Hans Korompis helped Shubert Ho’s Market brand grow into a powerhouse and mentored dozens of young chefs

A man with medium-length black hair, wearing a black apron and a light blue button-down shirt, stands outside of a restaurant.
Hans Korompis, who’s missing from a diving accident, led Market through the pandemic.
Courtesy of FeedMe Hospitality & Restaurant Group

On June 17, the Mukilteo police department reported that a diver had gone missing in the waters near Lighthouse Park in Mukilteo. Yesterday, the diver was identified as Hans Korompis, the director of Shubert Ho’s Market restaurants, a 33-year-old chef who Ho and co-workers say had a profound effect on the restaurant community in Seattle.

Though there is no funeral planned at the moment, Ho says the search and recovery effort for Korompis is no longer active, and family members have organized a GoFundMe to cover expenses his family has incurred. It raised over $19,000 in one day, just one sign of the outsized impact the chef has had on the restaurant community in the Seattle area. The Mukilteo police department did not respond to a request for information at the time of publication and Korompis’s family is not currently talking to the media.

Korompis started working for Ho’s restaurant group seven years ago as a line cook at Salt & Iron, where coworkers immediately recognized his potential as a chef and leader. Alex Marek, who was the Salt & Iron chef who hired him, says Korompis was one of the best hires he’d ever made. “He clearly had a way of being in the kitchen that inspired everyone around him,” Marek says. Korompis had an air of calmness too, that made it look like he wasn’t working hard when he was outpacing everyone else on the line.

“We all still try to work like Hans. It was just a really admirable thing,” Marek says.

After being hired as a line cook, Korompis quickly became the lead line cook while doing a Hainanese chicken pop-up called Han’s Chicken Rice on Fridays and Saturdays at the Shoreline and Queen Anne farmers markets.

In 2018, Ho was ready to expand his restaurant group. Knowing that he wanted Korompis to spearhead the expansion, he decided to “build a restaurant for [Korompis], not the other way around.” The venture turned into Market, probably Ho’s most successful business, which now has four locations in the Seattle area. He attributes the brand’s success to Korompis’s leadership and culinary vision, which Korompis started to develop while growing up in Indonesia and Singapore before moving to the U.S. when he was 20. To Ho, a second-generation Asian American, Korompis “epitomized the Asian American dream” by finding success for his family and contributing to society in a meaningful way.

Beyond the success Korompis brought to Ho’s restaurant group, Marek says he was a leader who brought out the best in his staff, mentoring chefs to reach their full potential. Many of the current general managers and chefs across the restaurant group were trained by Korompis, and about 100 employees worked directly with him.

Korompis’s culinary footprint in Seattle remains in the dishes served at the Market locations, including the internet-famous lobster roll that can be found at the Seattle Art Museum, one of the cultural centers of the city. The people he worked with, and the Seattle restaurant community (especially the many Asian American chefs he was friends with) are in a state of grieving.

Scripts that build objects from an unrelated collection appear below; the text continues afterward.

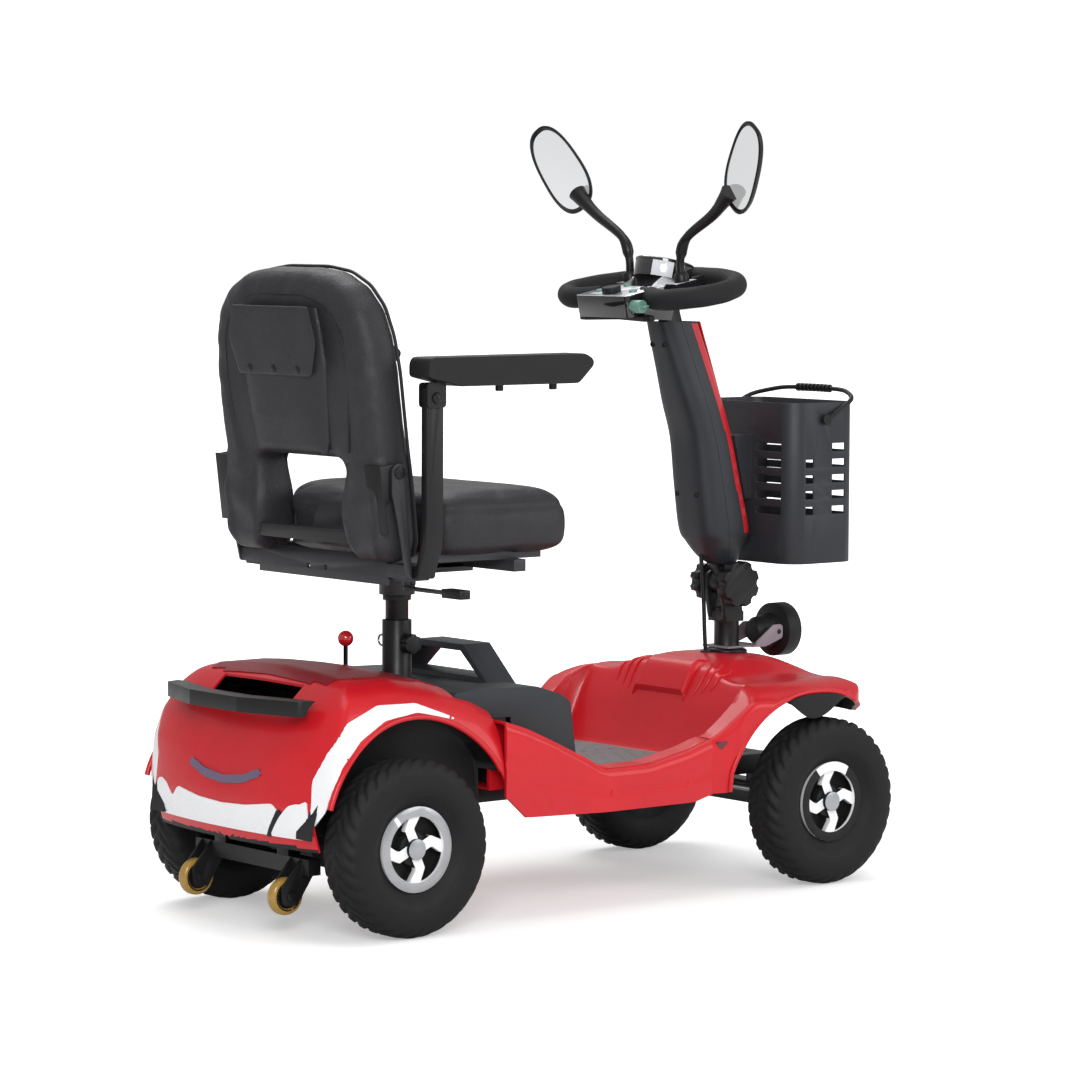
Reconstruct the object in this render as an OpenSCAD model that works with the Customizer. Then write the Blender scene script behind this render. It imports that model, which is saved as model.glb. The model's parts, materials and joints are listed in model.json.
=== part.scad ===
// Four-wheel mobility scooter. It faces -Y and stands on z = 0, with x = 0 in its middle plane.

/* [Wheels] */
// Distance between the front and rear axles
wheelbase = 812; // [760:2:900]
// How far the middle of the wheelbase lies behind the origin
axle_shift = 4; // [0:1:10]
// Distance between the tyres' middle planes
track = 448; // [430:2:480]
// Outer diameter of a tyre
tyre_d = 260; // [240:1:270]
// Width of a tyre
tyre_w = 76; // [66:1:80]
// Diameter of the rim where the tyre sits
rim_d = 122; // [110:1:140]
// Diameter of the stub axles
axle_d = 20; // [16:1:24]
// Diameter of an anti-tip roller
roller_d = 55; // [45:1:60]
// Width of an anti-tip roller
roller_w = 18; // [14:1:24]
// Height of an anti-tip roller above the ground
roller_lift = 31; // [20:1:40]
// Distance of each roller from the middle plane
roller_x = 114; // [105:1:125]
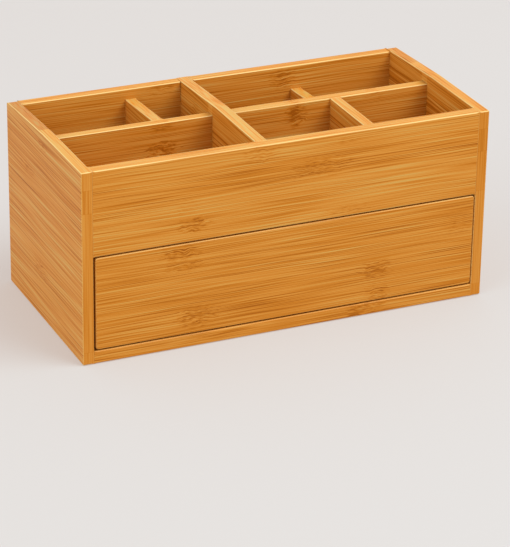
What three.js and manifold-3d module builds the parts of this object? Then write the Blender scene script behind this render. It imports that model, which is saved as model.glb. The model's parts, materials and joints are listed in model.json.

Korompis’s family left the following note on the GoFundMe page dedicated to him: “We still hope and pray Hans would come back to us one day, so we could all send him off properly. It is the least he deserved. However, even if he doesn’t, let’s not be too hard on ourselves/yourselves, because he never liked to trouble other people, and is doing what he loves — traveling around the world.”